A thumb drive that stored a terabyte of information, however, would have to take advantage of two other characteristics of nano-ionic memory, Kozicki says. First, it would have to store more than one bit of information per memory cell. Once the wire inside the cell forms, it’s possible to apply a voltage again, causing more atoms to form, thickening the wire and further decreasing resistance. Successive jolts will thicken the wire yet more, and the different states of resistance could be used to store multiple bits of information per wire.

What’s more, this type of memory can be stacked up in layers, since it’s not necessary for each cell to be in contact with a base layer of silicon, as is the case with some other types of memory. Combining multiple bits per cell with multiple layers could make it possible to form extraordinarily dense memory, Kozicki says.

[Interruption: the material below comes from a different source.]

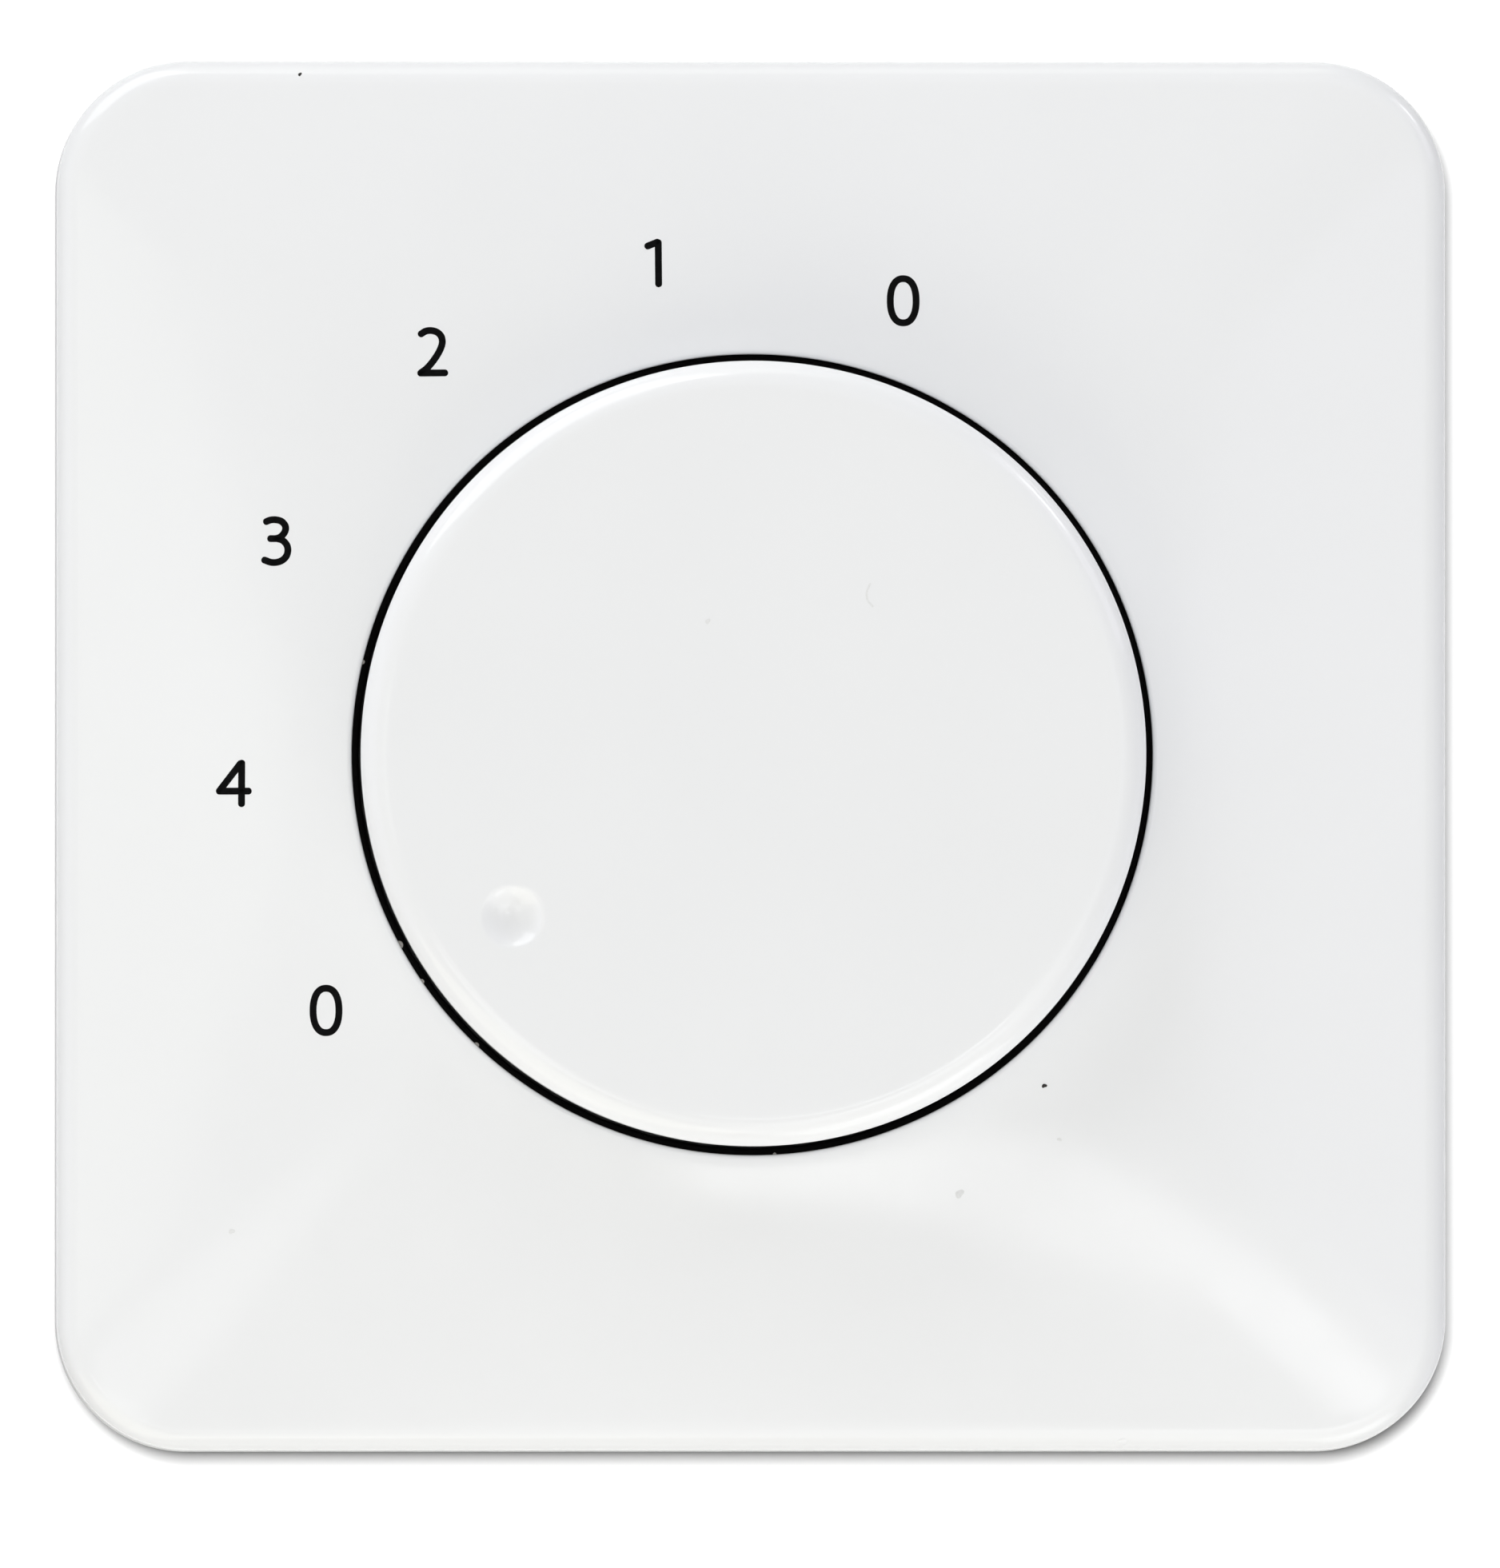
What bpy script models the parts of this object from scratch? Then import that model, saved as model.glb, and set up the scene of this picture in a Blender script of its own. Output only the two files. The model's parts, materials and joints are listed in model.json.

William Gallagher, a senior manager for exploratory nonvolatile-memory research at IBM Research, says that nano-ionic memory is one of several promising next-generation memory technologies. These include MRAM, which stores information using magnetic fields, and phase-change memory, which stores information in a way similar to that used to store bits on DVDs. Gallagher says that ionic memory’s competitors have a head start on it. MRAM chips are already sold for some special applications, such as devices that will be exposed to harsh environments. But MRAM may also prove better for high-speed memory applications than as a replacement for flash, so it may not compete directly with nano-ionic memory. Samsung, however, could be selling a phase-change-based flash-replacement memory within a year.

Still, nano-ionic memory may not be far behind. A few companies have licensed nano-ionic-memory technology developed at the Arizona State University. These include Qimonda, based in Germany; Micron Technologies, based in Boise, ID; and a Bay Area stealth-mode startup. The startup is well on the way to producing its first memory devices, which Kozicki says could be available within 18 months. These first chips, however, won’t rival hard drives in memory density, he says.

The new technology could nevertheless have difficulty winning wide adoption. Flash-type memory continues to improve and may do so for a few more generations of products. Also, the best nano-ionic-memory prototypes have been made from materials that aren’t used in conventional microchips, so manufacturing could be costly, at least initially. Kozicki’s group recently demonstrated that ionic memory can be built from a combination of silicon dioxide and copper–materials that are compatible with conventional manufacturing. But these materials do not perform as well, which could make them less attractive than alternatives such as phase-change memory. For the new type of memory to succeed, it may be necessary to convince manufacturers to switch to new materials.